Reversi is a well-known classic two-players game.
Click the ``Play with Reversi'' button below. Two
windows appear on two
screens. Now you can begin playing.
You can put a piece
if you move your mouse cursor to right place and
press Mouse-1-button.
Typing o-key, you quit the game. You cannot put a piece
when no other pieces are reversed. If you
cannot put a piece anywhere, type p-key, and it will come
to the opponent's turn.
This program demonstrates how things can be written easily with the combination of a nice GUI tool kit and a nice programming language for distributed computation. In Schematic, an index number is associated with a processor. In Reversi case, one of the two processors is called processor zero (or PE 0) and the other called processor one (or PE 1). Any combination of synchronous/asynchronous and local/remote procedure calls are done in almost the same syntax with a normal procedure call.
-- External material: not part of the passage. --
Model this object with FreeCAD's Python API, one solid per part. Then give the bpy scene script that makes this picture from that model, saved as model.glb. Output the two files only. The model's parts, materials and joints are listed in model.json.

In games like Reversi, when a processor gets a key input from the gamer, it must update both of the windows. Schematic programmers only have to write a single definition of the update procedure and invoke it both on the remote and the local processors in response to a key input. Neither message creation/transmission nor cooporation by the receiver's end is necessary. Right now, source code is somewhat ugly and many things are not written in the way they should be. We show the source code as is, for people to get the idea of distributed programming in SchematicTk.
You cannot cancel your move, so be careful when you put piece.